La question du week-end oppose l’idéologie au pragmatisme.
Le vendredi reste une journée « sacralisée », presque intouchable, pour la partie la plus conservatrice de la société.
Même si le gouvernement a pris tout le monde de court en instaurant un nouveau week-end, il n’a pas voulu aller jusqu’au bout de sa logique, sans doute pour ménager la susceptibilité des islamistes.
La valse-hésitation du département de l’Education sur l’organisation de l’emploi du temps des écoliers révèle la crainte de soulever l’ire des islamistes.
La journée du vendredi doit-elle absolument être chômée ? « Non », répond Ghaleb Bencheikh, auteur de livres sur l’Islam.
Il estime que contrairement à la journée du chabbat où les juifs doivent observer le repos total, il n’est pas interdit de travailler le vendredi.
« Le vendredi a un caractère sacral dans la mesure où c’est le jour de prière de la communauté. Mais dans le Coran, il est dit qu’après la prière, chacun doit vaquer à ses occupations. Il n’est pas dit que les gens doivent aller dormir après la prière. Le repos total du vendredi n’a aucune explication religieuse », explique M. Bencheikh.
Il ajoute que « les islamistes devraient penser à l’intérêt de leur pays et ne pas tenir mordicus au repos total du vendredi. Le pays gagnerait ainsi un milliard de dollars par an, c’est quand même mieux que ces inepties ».
Selon M. Bencheikh, il est nécessaire de savoir garder raison. Il serait ridicule, dit-il, de vouloir se préparer, dès le matin, à la grande prière de la « djoumouâa » au détriment de notre économie.
Quand bien même le vendredi serait sacralisé, il nous faisait perdre beaucoup d’argent.
« Je salue la décision prise par le gouvernement. On a trouvé un bon compromis, Il ne faut pas fléchir », souligne-t-il.

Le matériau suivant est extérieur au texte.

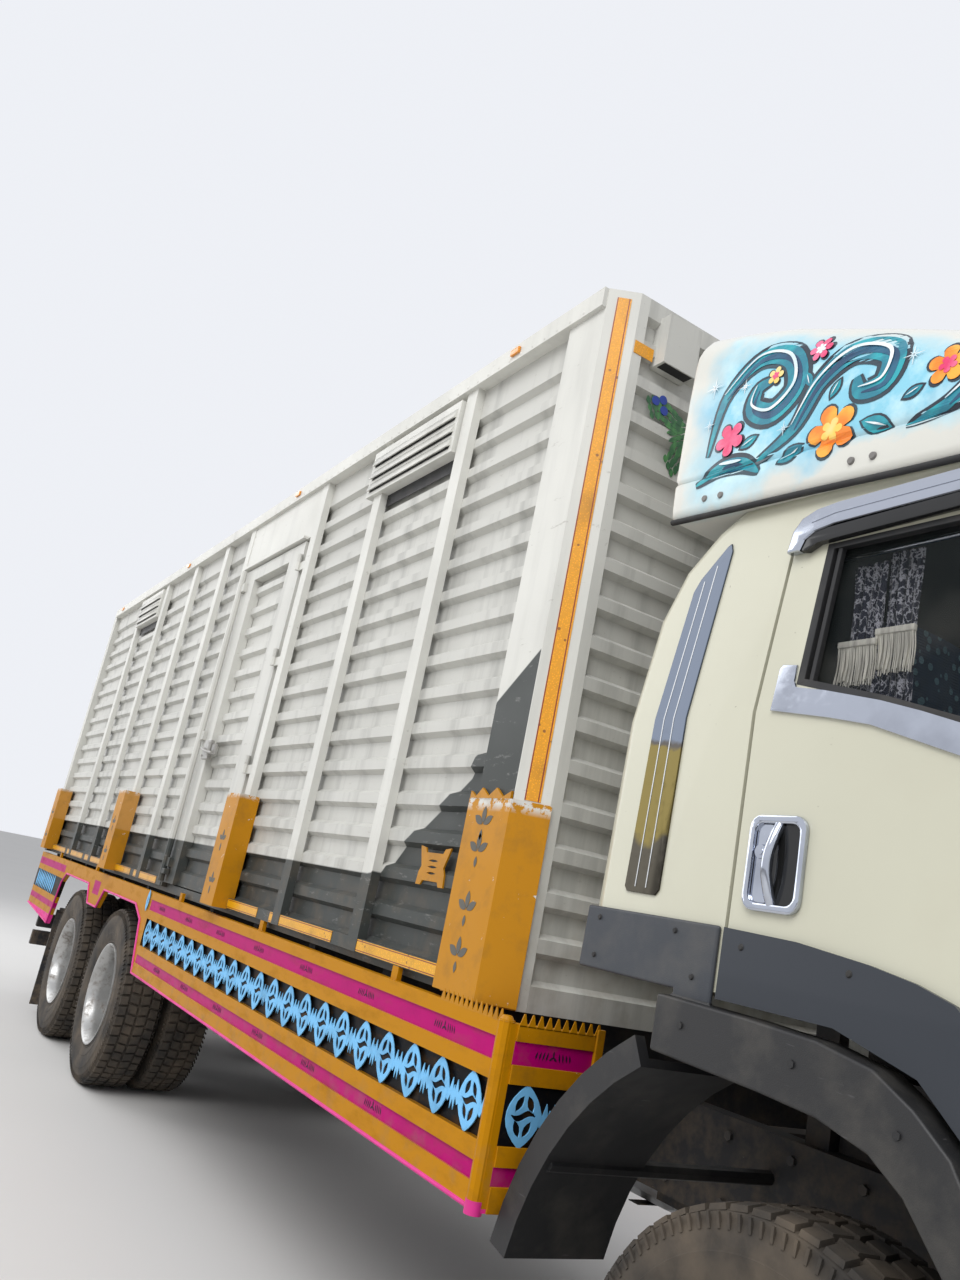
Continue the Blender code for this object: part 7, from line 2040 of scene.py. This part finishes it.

Mais depuis l’institution du week-en du jeudi-vendredi le 11 août 1976, les habitudes ont la dent dure.
Dans le débat sur l’instauration du week-end semi-universel, il y a ceux qui voient le verre à moitié plein et ceux qui le voient à moitié vide.

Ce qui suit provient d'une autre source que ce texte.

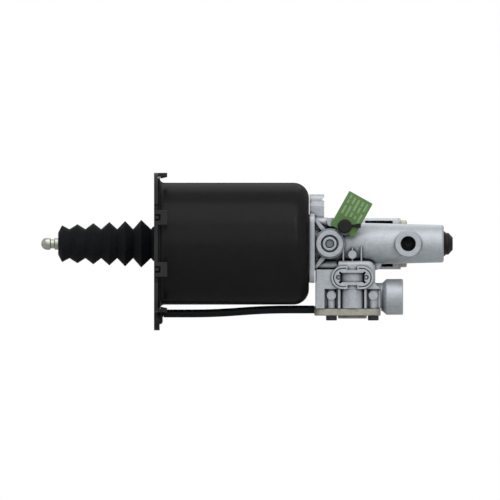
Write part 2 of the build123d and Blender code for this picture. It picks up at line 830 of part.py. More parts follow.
with BuildPart() as valve_housing:
    # barrel
    with BuildSketch(side_plane):
        with BuildLine():
            Polyline(
                (housing_front, 0),
                (housing_front, barrel_root_radius),
                (housing_front + barrel_mid, barrel_mid_radius),
                (barrel_rear, barrel_rear_radius),
                (barrel_rear, 0),
                close=True,
            )
        make_face()
        fillet(nearest(vertices(), barrel_rear, barrel_rear_radius), radius=barrel_edge)
    revolve(axis=Axis.X)
    # base flange
    with BuildSketch(rod_plane.offset(housing_front)):
        with Locations((0, base_middle)):
            RectangleRounded(2 * base_half_width, base_top - base_bottom, base_corner)
    extrude(amount=base_thickness)
    # ear with its shoulders
    with BuildSketch(rod_plane.offset(housing_front + ear_front)):
        with BuildLine():
            Polyline(
                (-ear_half_width, ear_root),
                (-ear_half_width, ear_shoulder),
                (-ear_top_half_width, ear_step),
                (-ear_top_half_width, ear_top),
                (ear_top_half_width, ear_top),
                (ear_top_half_width, ear_step),
                (ear_half_width, ear_shoulder),
                (ear_half_width, ear_root),
                close=True,
            )
        make_face()
        fillet(vertices().group_by(Axis.Y)[-1], radius=5)
        with Locations((0, ear_shoulder - 1)):
            Circle(ear_hole / 2, mode=Mode.SUBTRACT)
    extrude(amount=ear_thickness)
    with BuildSketch(rod_plane.offset(housing_front + ear_front + ear_thickness - 1.5)):
        with Locations((0, ear_groove_z)):
            Rectangle(3 * ear_half_width, ear_groove_height)
    extrude(amount=2, mode=Mode.SUBTRACT)
    # columns for the screws from the can
    for column_z, column_end in ((screw_half_up, upper_column_end), (-screw_half_up, lower_column_end)):
        with BuildSketch(rod_plane.offset(housing_front)):
            with Locations((-screw_half_across, column_z), (screw_half_across, column_z)):
                Circle(column_radius)
        extrude(amount=column_end)
    # ribs from the base flange to the union boss
    with BuildSketch(side_plane.offset(8)):
        for sense in (1, -1):
            with BuildLine():
                Polyline(
                    (base_rear - 1, 25.5 * sense),
                    (base_rear - 1, 21.5 * sense),
                    (union_at - 5.5, 9 * sense),
                    (union_at - 1.5, 11 * sense),
                    close=True,
                )
            make_face()
    extrude(amount=14)
    with BuildSketch(side_plane):
        with BuildLine():
            Polyline(
                (base_rear - 1, -screw_half_up - 2),
                (base_rear + 3, -screw_half_up - 2),
                (union_at - 2, -12),
                (union_at - 2, 12),
                (base_rear + 3, screw_half_up + 2),
                (base_rear - 1, screw_half_up + 2),
                close=True,
            )
        make_face()
    extrude(amount=union_web_depth)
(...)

Certains observateurs estiment que l’ancien week-end offrait une tribune aux activistes islamistes ayant participé à l’émergence du mouvement islamiste en Algérie entre 1980 et 1990.
Le fait de ne pas travailler le vendredi matin ne changera pas tellement les choses puisque le monde des affaires continuera à tourner pendant ce temps.

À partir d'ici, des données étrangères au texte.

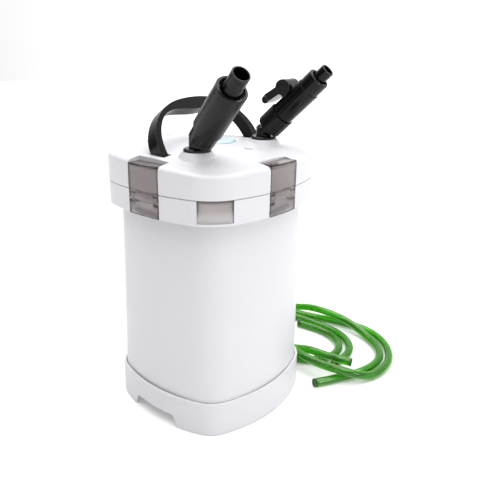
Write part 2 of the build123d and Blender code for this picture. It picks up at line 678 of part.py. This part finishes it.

D’autres considèrent, au contraire, qu’un week-end serait une manière de « s’aligner sur les Occidentaux ».
Le leader du Mouvement de la société pour la paix (Msp), Bouguerra Soltani, a déclaré qu’il aurait été très réticent à l’idée d’un vendredi « ouvrable ».
« J’étais préoccupé de savoir si le vendredi allait être totalement dédié au repos ou alors, comme pour le jeudi du week-end actuel, il allait être institué semi-ouvrable. Des membres du gouvernement m’ont expliqué que le président les a informés que le week-end sera tout le vendredi et samedi, alors j’ai dit OK », a révélé Soltani, dans une récente intervention médiatique.
Le syndicat estudiantin, l’Ugel, qu’on dit proche du parti de Bouguerra Soltani, a lui aussi manifesté son refus de voir les cours dispensés le vendredi.
Ce débat ferait presque oublier le fait que le week-end instauré par le défunt Houari Boumediène était anti-économique et répondait uniquement à des considérations idéologiques.
Ce week-end-là ne pouvait faire face au libéralisme et à l’ouverture du marché.
Amel B.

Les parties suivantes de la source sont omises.